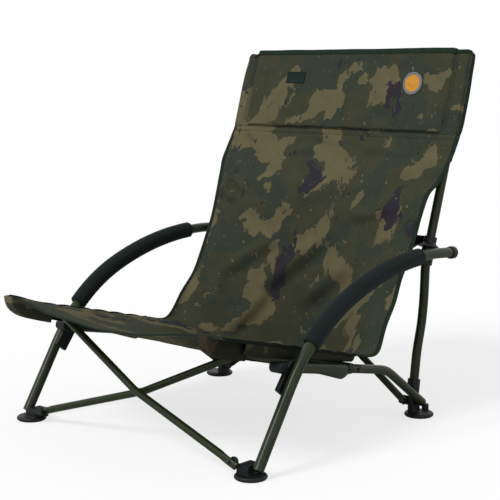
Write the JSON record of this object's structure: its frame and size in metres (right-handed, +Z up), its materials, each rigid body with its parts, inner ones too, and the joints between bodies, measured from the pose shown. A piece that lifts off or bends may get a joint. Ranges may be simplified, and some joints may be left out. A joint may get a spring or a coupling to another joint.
{
  "type": "folding chair",
  "caption": "Low folding fishing chair: bent tube side frames, crossed tubes front and back, camouflage cloth sling, foam arm grips and round feet.",
  "frame": {"origin": "on the floor, below the middle of the outline, with the chair open", "axes": "+Z up; the sitter faces -Y; +X is the sitter's left"},
  "size_m": [0.642, 0.75, 0.7124],
  "materials": {
    "green_paint": "satin olive green powder coat",
    "black_plastic": "moulded black",
    "foam": "closed-cell foam",
    "camo_cloth": "printed woven polyester",
    "dark_cloth": "woven webbing",
    "rivet_steel": "dull"
  },
  "bodies": {
    "side_right": {"leg_arm_tube_right": "green_paint", "arm_grip_right": "foam", "arm_end_cap_right": "black_plastic", "leg_bracket_right": "black_plastic", "side_rail_right": "green_paint", "rail_collar_right": "black_plastic", "back_post_right": "green_paint", "post_foot_collar_right": "black_plastic", "arm_bracket_right": "black_plastic", "seat_bar_rivet_right": "rivet_steel", "seat_bar_spacer_right": "black_plastic", "post_sleeve_right": "camo_cloth", "back_sling": "camo_cloth", "headrest": "camo_cloth"},
    "side_left": {"leg_arm_tube_left": "green_paint", "arm_grip_left": "foam", "arm_end_cap_left": "black_plastic", "leg_bracket_left": "black_plastic", "side_rail_left": "green_paint", "rail_collar_left": "black_plastic", "back_post_left": "green_paint", "post_foot_collar_left": "black_plastic", "arm_bracket_left": "black_plastic", "seat_bar_rivet_left": "rivet_steel", "seat_bar_spacer_left": "black_plastic", "post_sleeve_left": "camo_cloth"},
    "front_foot_right": {"front_foot_right": "black_plastic", "front_foot_bolt_right": "rivet_steel"},
    "rear_foot_right": {"rear_foot_right": "black_plastic", "rear_foot_bolt_right": "rivet_steel"},
    "seat_bar_right": {"seat_bar_right": "green_paint", "corner_pocket_right": "dark_cloth", "seat_sling": "camo_cloth"},
    "slider_right": {"post_slider_right": "black_plastic"},
    "front_foot_left": {"front_foot_left": "black_plastic", "front_foot_bolt_left": "rivet_steel"},
    "rear_foot_left": {"rear_foot_left": "black_plastic", "rear_foot_bolt_left": "rivet_steel"},
    "seat_bar_left": {"seat_bar_left": "green_paint", "corner_pocket_left": "dark_cloth"},
    "slider_left": {"post_slider_left": "black_plastic"},
    "front_cross_right": {"front_cross_tube_right": "green_paint", "front_cross_knuckle_right": "black_plastic", "front_cross_spacer": "black_plastic"},
    "front_cross_left": {"front_cross_tube_left": "green_paint", "front_cross_knuckle_left": "black_plastic"},
    "rear_cross_right": {"rear_cross_tube_right": "green_paint", "rear_cross_spacer": "black_plastic"},
    "rear_cross_left": {"rear_cross_tube_left": "green_paint"}
  },
  "joints": [
    {"name": "front_swivel_right", "type": "hinge", "parent": "side_right", "child": "front_foot_right", "pos_m": [-0.30011, -0.28264, 0.02943], "axis": [-1, 0, 0], "range_deg": [0, 27.7]},
    {"name": "fold", "type": "hinge", "parent": "front_foot_right", "child": "front_cross_right", "pos_m": [-0.254, -0.30101, 0.0245], "axis": [0, -0.9568, 0.2907], "range_deg": [0, 62.5], "deforming": ["seat_sling", "back_sling", "headrest", "post_sleeve_right", "post_sleeve_left"]},
    {"name": "front_crossing", "type": "hinge", "parent": "front_cross_right", "child": "front_cross_left", "pos_m": [0, -0.27775, 0.10105], "axis": [0, -0.9568, 0.2907], "range_deg": [-125, 0]},
    {"name": "front_foot_hinge_left", "type": "hinge", "parent": "front_cross_left", "child": "front_foot_left", "pos_m": [0.254, -0.30101, 0.0245], "axis": [0, -0.9568, 0.2907], "range_deg": [0, 62.5]},
    {"name": "front_swivel_left", "type": "hinge", "parent": "front_foot_left", "child": "side_left", "pos_m": [0.30011, -0.28264, 0.02943], "axis": [-1, 0, 0], "range_deg": [-27.7, 0]},
    {"name": "seat_bar_right_hinge", "type": "hinge", "parent": "side_right", "child": "seat_bar_right", "pos_m": [-0.25, 0.01972, 0.13219], "axis": [-1, 0, 0], "range_deg": [0, 83.5]},
    {"name": "seat_bar_left_hinge", "type": "hinge", "parent": "side_left", "child": "seat_bar_left", "pos_m": [0.25, 0.01972, 0.13219], "axis": [-1, 0, 0], "range_deg": [0, 83.5]},
    {"name": "rear_swivel_right", "type": "hinge", "parent": "side_right", "child": "rear_foot_right", "pos_m": [-0.27, 0.23034, 0.03144], "axis": [-1, 0, 0], "range_deg": [0, 4.9]},
    {"name": "rear_swivel_left", "type": "hinge", "parent": "side_left", "child": "rear_foot_left", "pos_m": [0.27, 0.23034, 0.03144], "axis": [-1, 0, 0], "range_deg": [0, 4.9]},
    {"name": "rear_foot_hinge_right", "type": "hinge", "parent": "rear_foot_right", "child": "rear_cross_right", "pos_m": [-0.24, 0.22599, 0.028], "axis": [0, -0.9952, 0.0981], "range_deg": [0, 49.8]},
    {"name": "rear_foot_hinge_left", "type": "hinge", "parent": "rear_foot_left", "child": "rear_cross_left", "pos_m": [0.24, 0.22599, 0.028], "axis": [0, 0.9952, -0.0981], "range_deg": [0, 49.8]},
    {"name": "slider_right_slide", "type": "slide", "parent": "side_right", "child": "slider_right", "axis": [-0.0206, 0.284, 0.9586], "range_m": [0, 0.255]},
    {"name": "slider_left_slide", "type": "slide", "parent": "side_left", "child": "slider_left", "axis": [0.0206, 0.284, 0.9586], "range_m": [0, 0.255]}
  ],
  "couplings": [
    {"joint": "front_swivel_right", "follows": "fold", "ratio": 0.4418},
    {"joint": "front_crossing", "follows": "fold", "ratio": -2},
    {"joint": "front_foot_hinge_left", "follows": "fold", "ratio": 1},
    {"joint": "front_swivel_left", "follows": "fold", "ratio": -0.4418},
    {"joint": "seat_bar_right_hinge", "follows": "fold", "ratio": 1.3346},
    {"joint": "seat_bar_left_hinge", "follows": "fold", "ratio": 1.3346},
    {"joint": "rear_swivel_right", "follows": "fold", "ratio": 0.0776},
    {"joint": "rear_swivel_left", "follows": "fold", "ratio": 0.0776},
    {"joint": "rear_foot_hinge_right", "follows": "fold", "ratio": 0.7966},
    {"joint": "rear_foot_hinge_left", "follows": "fold", "ratio": 0.7966},
    {"joint": "slider_right_slide", "follows": "fold", "m_per_rad": 0.2335},
    {"joint": "slider_left_slide", "follows": "fold", "m_per_rad": 0.2335}
  ]
}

---+---

- _DESCRIPTION OF THE TASK_: Please reproduce every line of the material word for word.

- _REPLY TO THE TASK_:
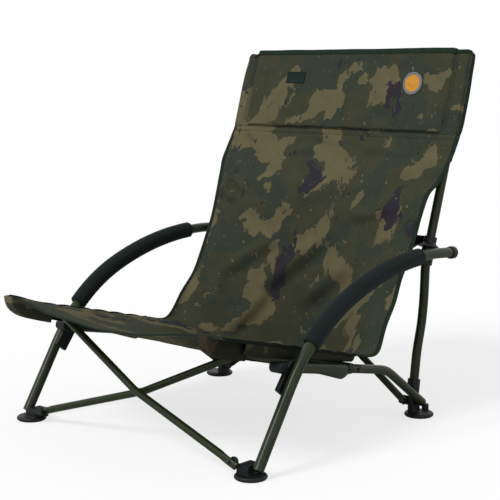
Write the JSON record of this object's structure: its frame and size in metres (right-handed, +Z up), its materials, each rigid body with its parts, inner ones too, and the joints between bodies, measured from the pose shown. A piece that lifts off or bends may get a joint. Ranges may be simplified, and some joints may be left out. A joint may get a spring or a coupling to another joint.
{
  "type": "folding chair",
  "caption": "Low folding fishing chair: bent tube side frames, crossed tubes front and back, camouflage cloth sling, foam arm grips and round feet.",
  "frame": {"origin": "on the floor, below the middle of the outline, with the chair open", "axes": "+Z up; the sitter faces -Y; +X is the sitter's left"},
  "size_m": [0.642, 0.75, 0.7124],
  "materials": {
    "green_paint": "satin olive green powder coat",
    "black_plastic": "moulded black",
    "foam": "closed-cell foam",
    "camo_cloth": "printed woven polyester",
    "dark_cloth": "woven webbing",
    "rivet_steel": "dull"
  },
  "bodies": {
    "side_right": {"leg_arm_tube_right": "green_paint", "arm_grip_right": "foam", "arm_end_cap_right": "black_plastic", "leg_bracket_right": "black_plastic", "side_rail_right": "green_paint", "rail_collar_right": "black_plastic", "back_post_right": "green_paint", "post_foot_collar_right": "black_plastic", "arm_bracket_right": "black_plastic", "seat_bar_rivet_right": "rivet_steel", "seat_bar_spacer_right": "black_plastic", "post_sleeve_right": "camo_cloth", "back_sling": "camo_cloth", "headrest": "camo_cloth"},
    "side_left": {"leg_arm_tube_left": "green_paint", "arm_grip_left": "foam", "arm_end_cap_left": "black_plastic", "leg_bracket_left": "black_plastic", "side_rail_left": "green_paint", "rail_collar_left": "black_plastic", "back_post_left": "green_paint", "post_foot_collar_left": "black_plastic", "arm_bracket_left": "black_plastic", "seat_bar_rivet_left": "rivet_steel", "seat_bar_spacer_left": "black_plastic", "post_sleeve_left": "camo_cloth"},
    "front_foot_right": {"front_foot_right": "black_plastic", "front_foot_bolt_right": "rivet_steel"},
    "rear_foot_right": {"rear_foot_right": "black_plastic", "rear_foot_bolt_right": "rivet_steel"},
    "seat_bar_right": {"seat_bar_right": "green_paint", "corner_pocket_right": "dark_cloth", "seat_sling": "camo_cloth"},
    "slider_right": {"post_slider_right": "black_plastic"},
    "front_foot_left": {"front_foot_left": "black_plastic", "front_foot_bolt_left": "rivet_steel"},
    "rear_foot_left": {"rear_foot_left": "black_plastic", "rear_foot_bolt_left": "rivet_steel"},
    "seat_bar_left": {"seat_bar_left": "green_paint", "corner_pocket_left": "dark_cloth"},
    "slider_left": {"post_slider_left": "black_plastic"},
    "front_cross_right": {"front_cross_tube_right": "green_paint", "front_cross_knuckle_right": "black_plastic", "front_cross_spacer": "black_plastic"},
    "front_cross_left": {"front_cross_tube_left": "green_paint", "front_cross_knuckle_left": "black_plastic"},
    "rear_cross_right": {"rear_cross_tube_right": "green_paint", "rear_cross_spacer": "black_plastic"},
    "rear_cross_left": {"rear_cross_tube_left": "green_paint"}
  },
  "joints": [
    {"name": "front_swivel_right", "type": "hinge", "parent": "side_right", "child": "front_foot_right", "pos_m": [-0.30011, -0.28264, 0.02943], "axis": [-1, 0, 0], "range_deg": [0, 27.7]},
    {"name": "fold", "type": "hinge", "parent": "front_foot_right", "child": "front_cross_right", "pos_m": [-0.254, -0.30101, 0.0245], "axis": [0, -0.9568, 0.2907], "range_deg": [0, 62.5], "deforming": ["seat_sling", "back_sling", "headrest", "post_sleeve_right", "post_sleeve_left"]},
    {"name": "front_crossing", "type": "hinge", "parent": "front_cross_right", "child": "front_cross_left", "pos_m": [0, -0.27775, 0.10105], "axis": [0, -0.9568, 0.2907], "range_deg": [-125, 0]},
    {"name": "front_foot_hinge_left", "type": "hinge", "parent": "front_cross_left", "child": "front_foot_left", "pos_m": [0.254, -0.30101, 0.0245], "axis": [0, -0.9568, 0.2907], "range_deg": [0, 62.5]},
    {"name": "front_swivel_left", "type": "hinge", "parent": "front_foot_left", "child": "side_left", "pos_m": [0.30011, -0.28264, 0.02943], "axis": [-1, 0, 0], "range_deg": [-27.7, 0]},
    {"name": "seat_bar_right_hinge", "type": "hinge", "parent": "side_right", "child": "seat_bar_right", "pos_m": [-0.25, 0.01972, 0.13219], "axis": [-1, 0, 0], "range_deg": [0, 83.5]},
    {"name": "seat_bar_left_hinge", "type": "hinge", "parent": "side_left", "child": "seat_bar_left", "pos_m": [0.25, 0.01972, 0.13219], "axis": [-1, 0, 0], "range_deg": [0, 83.5]},
    {"name": "rear_swivel_right", "type": "hinge", "parent": "side_right", "child": "rear_foot_right", "pos_m": [-0.27, 0.23034, 0.03144], "axis": [-1, 0, 0], "range_deg": [0, 4.9]},
    {"name": "rear_swivel_left", "type": "hinge", "parent": "side_left", "child": "rear_foot_left", "pos_m": [0.27, 0.23034, 0.03144], "axis": [-1, 0, 0], "range_deg": [0, 4.9]},
    {"name": "rear_foot_hinge_right", "type": "hinge", "parent": "rear_foot_right", "child": "rear_cross_right", "pos_m": [-0.24, 0.22599, 0.028], "axis": [0, -0.9952, 0.0981], "range_deg": [0, 49.8]},
    {"name": "rear_foot_hinge_left", "type": "hinge", "parent": "rear_foot_left", "child": "rear_cross_left", "pos_m": [0.24, 0.22599, 0.028], "axis": [0, 0.9952, -0.0981], "range_deg": [0, 49.8]},
    {"name": "slider_right_slide", "type": "slide", "parent": "side_right", "child": "slider_right", "axis": [-0.0206, 0.284, 0.9586], "range_m": [0, 0.255]},
    {"name": "slider_left_slide", "type": "slide", "parent": "side_left", "child": "slider_left", "axis": [0.0206, 0.284, 0.9586], "range_m": [0, 0.255]}
  ],
  "couplings": [
    {"joint": "front_swivel_right", "follows": "fold", "ratio": 0.4418},
    {"joint": "front_crossing", "follows": "fold", "ratio": -2},
    {"joint": "front_foot_hinge_left", "follows": "fold", "ratio": 1},
    {"joint": "front_swivel_left", "follows": "fold", "ratio": -0.4418},
    {"joint": "seat_bar_right_hinge", "follows": "fold", "ratio": 1.3346},
    {"joint": "seat_bar_left_hinge", "follows": "fold", "ratio": 1.3346},
    {"joint": "rear_swivel_right", "follows": "fold", "ratio": 0.0776},
    {"joint": "rear_swivel_left", "follows": "fold", "ratio": 0.0776},
    {"joint": "rear_foot_hinge_right", "follows": "fold", "ratio": 0.7966},
    {"joint": "rear_foot_hinge_left", "follows": "fold", "ratio": 0.7966},
    {"joint": "slider_right_slide", "follows": "fold", "m_per_rad": 0.2335},
    {"joint": "slider_left_slide", "follows": "fold", "m_per_rad": 0.2335}
  ]
}